Fair point … in theory.  But I wonder if it's really so significant in practice?  It seems to me that the kinds of things my colleagues are concerned about are the less likely scenarios – concerns, for example, that a mentor discovers that a mentee is a less-than-stellar scholar or teacher.  What position is that mentor in when it comes time for the faculty promotion vote on the candidate?  Can (s)he disclose what she knows about the candidate's writing or teaching?  The reason I don't think this is so much of a problem is that scholarship and teaching (at least when it comes time for a faculty vote) are pretty public activities.  By the time the faculty votes, there should have been multiple formal internal and external evaluations of teaching and scholarship.  How likely is it that the mentor is the only person who has realized that there is a serious problem with the candidate's work in one of these areas and is thus in a position of conflict at the faculty meeting?

My view is that it's more likely that some degree of confidential relationship between a mentor and a mentee can be useful in circumstances where the mentee has personal problems and needs some friendly advice, or maybe where the mentee is having difficulties with a particular colleague (hopefully not the mentor) and needs advice on how to handle that.  If these are the main scenarios for which confidence is important, then I wonder how realistic the concerns are that confidence will ultimately lead to a conflict of interests in a tenure vote?

I'd be interested in whether other schools have formal policies about these aspects of the mentoring relationship.

10 Comments

  1. Junior

    You know, no matter how you slice it, the sad truth is that it's all about senior faculty tormenting junior faculty with their power. So I don't think it really matters how you run a mentoring program.

  2. Jacqui L.

    It's terrible that you feel that way, and the fact that some (many? but I hope not) tenure track folks feel as you do is all the more reason that it's incumbent on more senior folks to think about how the tenure track works in terms of both meeting its goals for the faculty and ensuring a useful experience for the candidate. (And I'd be happy to chat further either here or offline if you're interested.)

  3. anon

    I think you are missing the real dynamic here. It is not that the junior faculty member will disclose something to the mentor that puts the mentor in a conflict of interest. It is that without a ironclad guarantee of confidentiality, the junior faculty member won't make the disclosure. This, of course, is the standard rationale for all sorts of other confidentiality guarantees, such as attorney-client privilege.

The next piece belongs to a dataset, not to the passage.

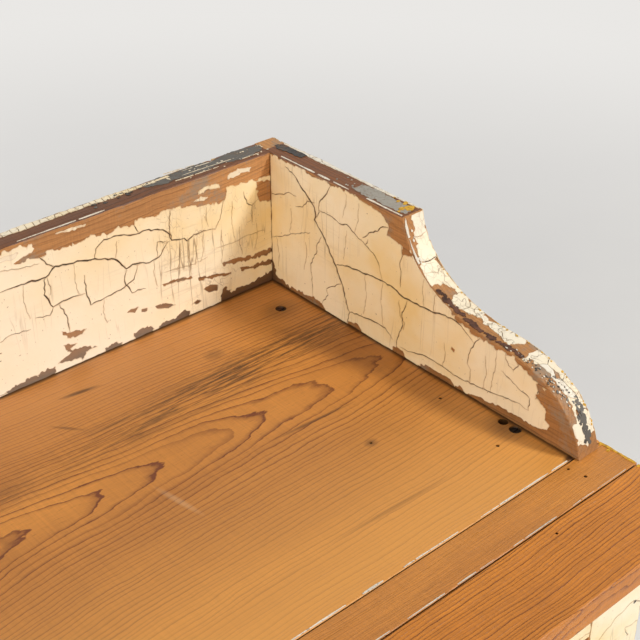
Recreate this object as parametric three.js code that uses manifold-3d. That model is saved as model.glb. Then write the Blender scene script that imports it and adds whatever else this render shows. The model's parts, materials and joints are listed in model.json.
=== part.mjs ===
// A painted pine dry sink cabinet: a galleried plank top over a two-door cupboard.
//
// Millimetres, +Z up. X runs along the front, and Y runs from the front to the wall.
// The finished group has its origin on the floor under the middle of the cabinet.
// Pieces are first laid out with y = 0 at the rear plane, where the cabinet meets the wall.
import * as THREE from "three";
import { mergeVertices } from "three/addons/utils/BufferGeometryUtils.js";
import Module from "manifold-3d";

const wasm = await Module();
wasm.setup();

// The whole cabinet
const TOP_LENGTH = 1160;
const TOP_HEIGHT = 736;
const TOP_THICKNESS = 25;
const END_OVERHANG = 30;
const FRONT_OVERHANG = 30;

// Fits
const JOINT_GAP = 0.3;
const CUT_OVERRUN = 2;

// Top boards
const REAR_BOARD_WIDTH = 409;
const MIDDLE_BOARD_WIDTH = 37;
const FRONT_BOARD_WIDTH = 72.4;
const TOP_SEAM = 0.8;

// Gallery round the well
const GALLERY_HEIGHT = 140;
const GALLERY_THICKNESS = 25;
const GALLERY_SETBACK = 10;
const GALLERY_LEVEL_RUN = 203.5;
const GALLERY_PAST_SEAM = 5.5;

// The ogee's two curves: how far along its length and how high each point is
const ogeeHollowShares = [[0.045, 0.68], [0.254, 0.493], [0.528, 0.474]];
const ogeeRoundShares = [[0.789, 0.471], [0.955, 0.3], [1, 0]];

// Case sides
const SIDE_THICKNESS = 22;
const SIDE_ARCH_WIDTH = 240;
const SIDE_ARCH_RISE = 80;
const HOUSING_DEPTH = 8;
const RABBET_WIDTH = 12;

// Bottom and shelf
const BOTTOM_THICKNESS = 20;
const SHELF_TOP_HEIGHT = 378;
const SHELF_THICKNESS = 18;
const SHELF_SETBACK = 22;
const SHELF_CLEAT_WIDTH = 20;
const SHELF_CLEAT_HEIGHT = 30;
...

    You make the point that scholarship and teaching are very public activities. Only in their final results. There are plenty of times when a junior faculty member will have a half-baked idea that could use refining; or a politically controversial idea worth discussing. But no junior faculty member in his right mind shares that with someone voting on his tenure down the line. Instead, it becomes a matter of working in isolation and sharing only the very best polished work when it is finished. The problem is not that the junior faculty member is a secretly bad scholar that only the mentor has figured out. The problem is that the sausage making factory is not a pretty sight, and can permanently decrease appetite after a tour; even if the final product is delicious.

  4. Jacqueline Lipton

    Thank you for that comment and I think you've put your finger on exactly the issue that some of my colleagues were raising. I just personally have a little trouble with it myself because I often talk to people about half-baked ideas in complete confidence and I would never draw adverse conclusions about the person's abilities, or the final product, based on the discussion of half-baked ideas. But maybe my experiences are different from others' experiences. I'd be interested in some concrete examples of this dynamic in play if anyone has any that they could share without identifying the people involved.

  5. Eric Fink

    "no junior faculty member in his right mind shares that with someone voting on his tenure down the line"

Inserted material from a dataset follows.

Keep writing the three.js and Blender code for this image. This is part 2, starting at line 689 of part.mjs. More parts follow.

    Since I am concededly not in my right mind, my own example may not be very instructive. But I've felt no hesitation, as a junior faculty member, in sharing even my most hemi-semi-demi-baked and politically controversial ideas with my colleagues. I'm not sure that I'd want to continue being their colleague if I didn't feel comfortable doing so. This is among the few respects in which I am an anti-Marxist: I wouldn't want to be a member of a club that would not have someone like me as a member.

  6. Kim Krawiec

    Maybe we're idealists here, but my reaction is the same as Jacqui and Eric's. How else do half-baked ideas become less half-baked? And if an idea is politically controversial, how else to figure out which objections need to be addressed in order to make the piece as successful as possible, other than by sharing those ideas, especially with people who might not agree with you?

  7. anon

    Eric and Kim, if you feel the ability to share unfinished goods with your colleagues without the protection of tenure, great. But that undermines the fundamental reason for academic tenure in the first place.

    Kim, share half-baked ideas with your friends at other schools; your spouse; your lawyer friends; etc. There are plenty of people who might give you good feedback but who don't get a vote on tenure.

    Eric, the tenure track is a 5-6 year job interview. In the spirit of "I wouldn't want to be a member of the club if they wouldn't want the real me to join," would you be your unvarnished real self at a job interview? Maybe you would, but I think you would be a tiny minority.

  8. Jacqueline Lipton

    But isn't that still potentially conflating two different ideas? You might not want people to know that you're a bad dresser or a terrible conversationalist in a job interview, but surely you'd be happy talking about any aspect of your past work or future work prospects/ideas?

    And I'm also not clear about why sharing half baked ideas undermines the fundamental reason for tenure. Isn't the fundamental reason for tenure to protect people who espouse unpopular views? The views you espouse in your scholarship, half-baked or otherwise, may be unpopular or difficult to defend, but surely if you choose to write something unpopular or difficult to defend pre-tenure it won't matter whether or not people see it in a half-baked context? The same underlying ideas will still be there – and will be in the public domain – at the time the tenure vote comes around. (And if you decide to play it safe and not write anything too controversial pre-tenure, then it also shouldn't matter whether or not people have seen early drafts.)

  9. anon

    Jacqueline,

    Sure, you might talk about your work at an interview. But you wouldn't present an unfinished piece at a job talk, or even list it on your CV, no matter what the school tells you about "we'll understand that it is a work in progress." Same idea when you are pre-tenure.

    As for the purpose of tenure, I was perhaps confusing the two concepts. I think both are still relevant to the mentoring debate. There are half-baked ideas that you wouldn't want to share because they are unfinished, absent a guarantee of confidentiality. And there are politically controversial ideas (given the super-majority requirements common for tenure, they don't need to be broadly unpopular to be problematic) that you might not want to share until you get tenure.

    Final point: I do think the two ideas are somewhat related. I could have politically controversial views that are relevant to my scholarship. But as we have seen the in judicial confirmation wars, one can espouse those views forcefully and controversially, or minimally and workmanlike, while reaching the same bottom line. It would hardly surprise me if first drafts are more revealing and final products are more minimalist, as a reaction to the pre-tenure incentives of avoiding risk.

  10. Jacqui L.

    I certainly take your final point, although I have been asked about (and happily talked about) half-baked ideas at academic job interviews and during my time on the tenure track in two different countries. We often ask people about half-baked ideas when we interview them for appointments, both entry level and lateral. But it would be interesting to know whether your final point is right that final products are more minimalist than works in progress, particularly in the more controversial areas. I'd be interested in people's views/experiences on that point.